Philip Argy, senior partner in the Intellectual Property & Technology Group at law firm Mallesons Stephen Jaques, and chair of the ACS' Economic Legal and Social Implications Committee, agrees.

"Things like business processes have never had the benefit of learned journal of record about how things are done in the ecommerce space because the internet's never been that orderly or professional," said Argy.

Argy argues that business method patent applications need to be the subject of a public call for comments during the examination stage.

Otherwise, argues Argy, Australian companies could find themselves unknowingly infringing patents filed in the US for up to 18 months before becoming aware they exist.

According to Argy, Australia is a signatory to international patent cooperation treaties that allow claims filed in Australia to be back-dated to the time of they were filed in their country of origin. Companies can file for patents in Australia within 20 months of filing in their home country. As patents are not publicised until they are granted, a locally-based company could implement a solution within the 20-month window, unaware it infringes on intellectual property rights.

This has promted Argy to questioned the speed at which ACIP has moved to address the issue.

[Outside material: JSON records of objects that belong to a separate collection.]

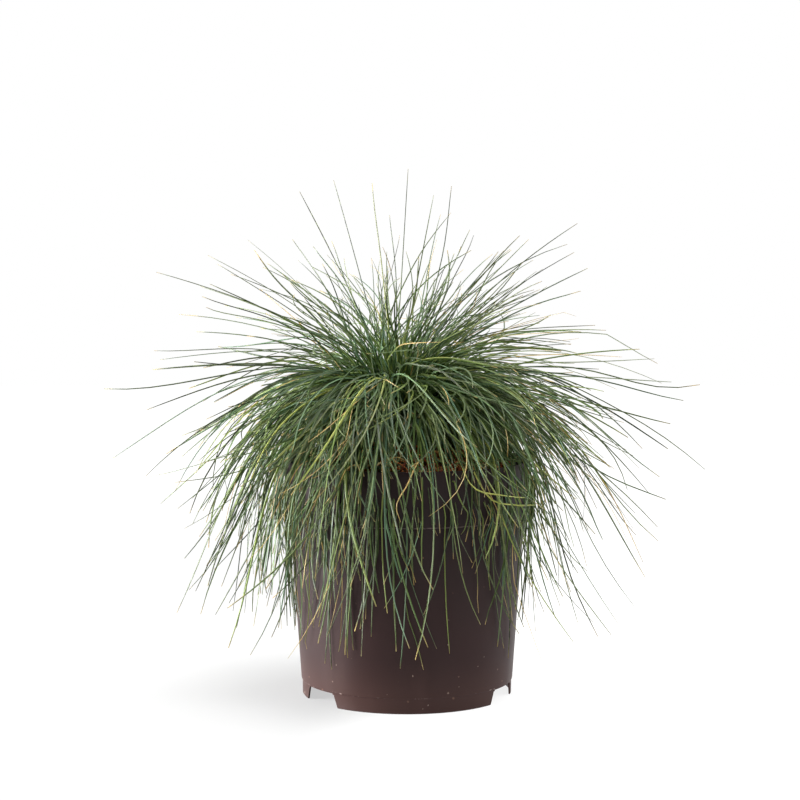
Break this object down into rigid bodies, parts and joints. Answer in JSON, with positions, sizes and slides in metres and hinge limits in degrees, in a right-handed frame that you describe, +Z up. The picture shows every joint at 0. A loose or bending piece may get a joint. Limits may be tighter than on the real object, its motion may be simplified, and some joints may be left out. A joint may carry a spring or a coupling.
{
  "type": "potted blue fescue clump",
  "caption": "Fine-leaved ornamental grass clump in a round plastic nursery pot, with root ball, leaf litter, crown and arching leaf tufts.",
  "frame": {"origin": "on the pot's axis, at the level of the surface that the pot stands on, which is the bottom centre of the whole plant's box", "axes": "+Z up along the pot's axis; -Y towards the front, where the middle of one foot faces the viewer; +X to the viewer's right"},
  "size_m": [0.4415, 0.4416, 0.412],
  "materials": {
    "pot_plastic": "satin brown-black injection-moulded plastic with a little dust and soil",
    "substrate": "crumbly moist peat and bark",
    "dry_litter": "dry rusty-brown sheaths and fibres",
    "crown_sheath": "dense pale green and straw-coloured leaf sheaths",
    "leaf_blade": "waxy blue-green thread-like leaves with dry tan tips"
  },
  "bodies": {
    "root": {"pot": "pot_plastic", "root_ball": "substrate", "leaf_litter": "dry_litter", "crown": "crown_sheath", "crest_tuft_01": "leaf_blade", "upright_tuft_01": "leaf_blade", "upright_tuft_02": "leaf_blade", "upright_tuft_03": "leaf_blade", "upright_tuft_04": "leaf_blade", "upper_tuft_01": "leaf_blade", "upper_tuft_02": "leaf_blade", "upper_tuft_03": "leaf_blade", "upper_tuft_04": "leaf_blade", "upper_tuft_05": "leaf_blade", "upper_tuft_06": "leaf_blade", "upper_tuft_07": "leaf_blade", "shoulder_tuft_01": "leaf_blade", "shoulder_tuft_02": "leaf_blade", "shoulder_tuft_03": "leaf_blade", "shoulder_tuft_04": "leaf_blade", "shoulder_tuft_05": "leaf_blade", "shoulder_tuft_06": "leaf_blade", "shoulder_tuft_07": "leaf_blade", "shoulder_tuft_08": "leaf_blade", "shoulder_tuft_09": "leaf_blade", "shoulder_tuft_10": "leaf_blade", "side_tuft_01": "leaf_blade", "side_tuft_02": "leaf_blade", "side_tuft_03": "leaf_blade", "side_tuft_04": "leaf_blade", "side_tuft_05": "leaf_blade", "side_tuft_06": "leaf_blade", "side_tuft_07": "leaf_blade", "side_tuft_08": "leaf_blade", "side_tuft_09": "leaf_blade", "side_tuft_10": "leaf_blade", "side_tuft_11": "leaf_blade", "side_tuft_12": "leaf_blade", "drooping_tuft_01": "leaf_blade", "drooping_tuft_02": "leaf_blade", "drooping_tuft_03": "leaf_blade", "drooping_tuft_04": "leaf_blade", "drooping_tuft_05": "leaf_blade", "drooping_tuft_06": "leaf_blade", "drooping_tuft_07": "leaf_blade", "drooping_tuft_08": "leaf_blade", "drooping_tuft_09": "leaf_blade", "drooping_tuft_10": "leaf_blade", "hanging_tuft_01": "leaf_blade", "hanging_tuft_02": "leaf_blade", "hanging_tuft_03": "leaf_blade", "hanging_tuft_04": "leaf_blade", "hanging_tuft_05": "leaf_blade", "hanging_tuft_06": "leaf_blade", "hanging_tuft_07": "leaf_blade", "hanging_tuft_08": "leaf_blade"}
  },
  "joints": []
}
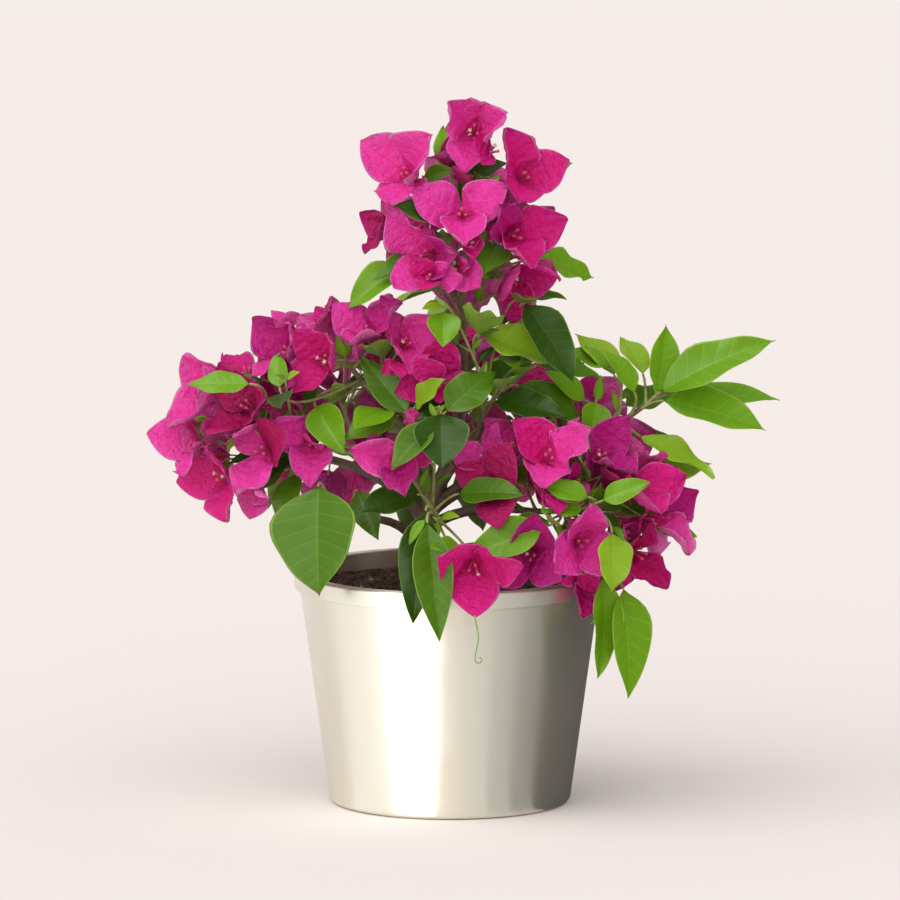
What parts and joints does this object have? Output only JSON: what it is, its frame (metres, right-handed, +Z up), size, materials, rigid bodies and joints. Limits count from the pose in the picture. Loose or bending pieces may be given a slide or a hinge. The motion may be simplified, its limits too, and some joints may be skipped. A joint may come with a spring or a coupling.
{
  "type": "potted bougainvillea bush",
  "caption": "Small bougainvillea bush in a round tapered pot, with magenta blooms in clusters, pointed leaves, a leaning trunk and hanging side shoots.",
  "frame": {"origin": "middle of the pot's flat underside", "axes": "+Z up along the pot's axis, -Y towards the side the bush is looked at from, +X to that side's right"},
  "size_m": [0.4273, 0.309, 0.4802],
  "materials": {
    "pot": "satin, pearly champagne",
    "soil": "rough, crumbly",
    "bark": "rough bark",
    "blossom": "papery, thin",
    "leaves": "semi-gloss leaf"
  },
  "bodies": {
    "root": {"pot": "pot", "soil": "soil", "trunk": "bark", "bough_top": "bark", "bough_shoulder": "bark", "bough_left": "bark", "bough_apron": "bark", "bough_front": "bark", "bough_middle": "bark", "bough_right": "bark", "bough_hang": "bark", "bough_shoot": "bark", "bough_back_left": "bark", "bough_back_right": "bark", "bough_back": "bark", "foliage_top": "blossom", "foliage_shoulder": "blossom", "foliage_left": "blossom", "foliage_apron": "leaves", "foliage_front": "leaves", "foliage_middle": "leaves", "foliage_right": "blossom", "foliage_hang": "leaves", "foliage_shoot": "leaves", "foliage_back_left": "blossom", "foliage_back_right": "blossom", "foliage_back": "blossom"}
  },
  "joints": []
}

He is concerned that patents filed in the US in the late 1990s are silently reaching a stage of advancement where they threaten local businesses.

Pointing to attempts to have DET's patent over-turned in Australia by the Administrative Appeals Tribunal, Argy said:

"If the ACS' recommendation had been adopted much of the evidence which is likely to be put to the Appeals tribunal on this patent could have been considered by the [IP Australia] before the decision to grant the patent was made".

A spokesperson for ACIP said that business process patents had been around since the 1970s and that its council members, which work on a voluntary basis, could only work at the speed that their prior commitments allowed.